MATERIAL TO PROCESS:
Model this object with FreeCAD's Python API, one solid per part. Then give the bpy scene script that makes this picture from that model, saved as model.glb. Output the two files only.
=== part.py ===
==
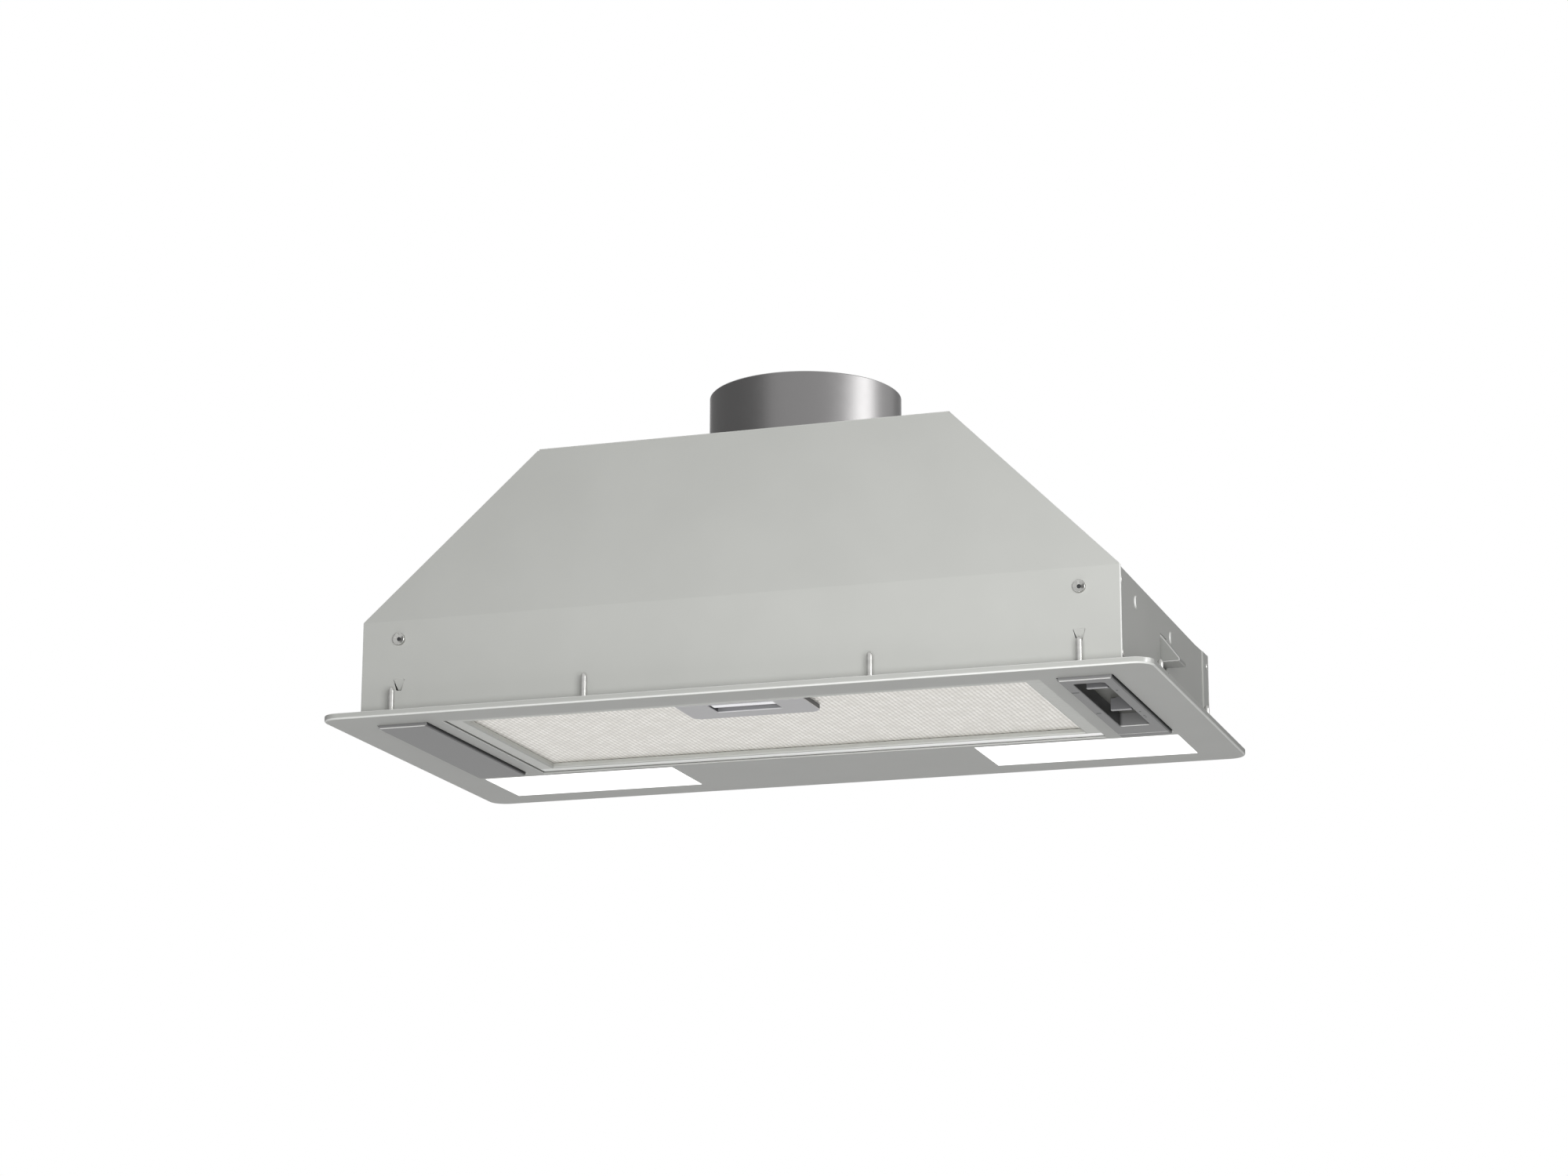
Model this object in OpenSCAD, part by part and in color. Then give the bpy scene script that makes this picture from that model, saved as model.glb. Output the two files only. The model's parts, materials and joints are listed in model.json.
---
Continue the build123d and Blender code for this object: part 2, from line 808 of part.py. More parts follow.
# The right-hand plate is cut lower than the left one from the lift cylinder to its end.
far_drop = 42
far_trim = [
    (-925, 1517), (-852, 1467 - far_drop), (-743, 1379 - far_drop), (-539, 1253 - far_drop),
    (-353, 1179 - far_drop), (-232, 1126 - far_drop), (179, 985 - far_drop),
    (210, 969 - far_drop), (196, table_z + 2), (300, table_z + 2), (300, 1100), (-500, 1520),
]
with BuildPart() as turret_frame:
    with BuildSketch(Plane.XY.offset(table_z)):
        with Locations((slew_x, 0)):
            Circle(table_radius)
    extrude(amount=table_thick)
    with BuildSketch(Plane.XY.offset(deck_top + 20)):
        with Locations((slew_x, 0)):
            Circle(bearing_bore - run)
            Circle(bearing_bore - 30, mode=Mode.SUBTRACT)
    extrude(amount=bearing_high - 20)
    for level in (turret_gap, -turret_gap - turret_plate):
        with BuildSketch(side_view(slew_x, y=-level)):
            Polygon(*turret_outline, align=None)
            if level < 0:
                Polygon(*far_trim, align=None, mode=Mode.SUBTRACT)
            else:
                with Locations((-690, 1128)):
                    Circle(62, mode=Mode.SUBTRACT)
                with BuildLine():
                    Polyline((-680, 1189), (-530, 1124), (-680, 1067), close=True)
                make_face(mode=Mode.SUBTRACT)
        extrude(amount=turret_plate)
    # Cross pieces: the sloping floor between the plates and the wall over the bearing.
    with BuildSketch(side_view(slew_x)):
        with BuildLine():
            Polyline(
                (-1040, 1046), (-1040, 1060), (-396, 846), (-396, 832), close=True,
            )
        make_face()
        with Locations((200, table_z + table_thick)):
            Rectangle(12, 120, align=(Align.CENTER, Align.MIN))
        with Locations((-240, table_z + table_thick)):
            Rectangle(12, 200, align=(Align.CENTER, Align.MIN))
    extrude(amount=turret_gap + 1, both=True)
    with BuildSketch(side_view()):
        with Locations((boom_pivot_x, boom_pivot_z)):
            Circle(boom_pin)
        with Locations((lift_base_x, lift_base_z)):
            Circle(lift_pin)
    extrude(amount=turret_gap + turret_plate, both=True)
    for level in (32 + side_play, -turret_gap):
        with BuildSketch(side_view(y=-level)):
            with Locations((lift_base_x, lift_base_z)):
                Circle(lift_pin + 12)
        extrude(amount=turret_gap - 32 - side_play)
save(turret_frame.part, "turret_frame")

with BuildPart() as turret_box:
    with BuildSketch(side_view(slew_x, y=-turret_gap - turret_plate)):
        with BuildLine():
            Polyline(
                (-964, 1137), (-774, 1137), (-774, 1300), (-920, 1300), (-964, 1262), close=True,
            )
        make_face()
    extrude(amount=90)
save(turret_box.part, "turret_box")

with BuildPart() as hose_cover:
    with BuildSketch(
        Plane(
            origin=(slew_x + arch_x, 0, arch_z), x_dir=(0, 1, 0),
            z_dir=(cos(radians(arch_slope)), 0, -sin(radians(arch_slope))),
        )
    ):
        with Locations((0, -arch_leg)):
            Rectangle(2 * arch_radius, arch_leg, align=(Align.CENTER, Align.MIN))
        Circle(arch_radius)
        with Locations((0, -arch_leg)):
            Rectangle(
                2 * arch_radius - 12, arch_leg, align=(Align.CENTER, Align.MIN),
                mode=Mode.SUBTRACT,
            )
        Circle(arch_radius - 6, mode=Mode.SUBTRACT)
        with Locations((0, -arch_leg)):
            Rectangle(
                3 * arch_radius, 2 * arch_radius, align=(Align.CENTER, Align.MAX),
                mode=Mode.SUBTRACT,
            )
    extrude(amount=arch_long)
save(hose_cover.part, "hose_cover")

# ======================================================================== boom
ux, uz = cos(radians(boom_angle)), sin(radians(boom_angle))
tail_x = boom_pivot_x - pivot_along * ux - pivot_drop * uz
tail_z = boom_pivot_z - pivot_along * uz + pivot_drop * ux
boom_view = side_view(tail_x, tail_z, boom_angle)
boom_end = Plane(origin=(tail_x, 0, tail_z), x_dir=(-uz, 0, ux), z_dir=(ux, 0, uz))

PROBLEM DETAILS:
Pull out all lines containing "Model".

TASK SOLUTION:
Model this object with FreeCAD's Python API, one solid per part. Then give the bpy scene script that makes this picture from that model, saved as model.glb. Output the two files only.
Model this object in OpenSCAD, part by part and in color. Then give the bpy scene script that makes this picture from that model, saved as model.glb. Output the two files only. The model's parts, materials and joints are listed in model.json.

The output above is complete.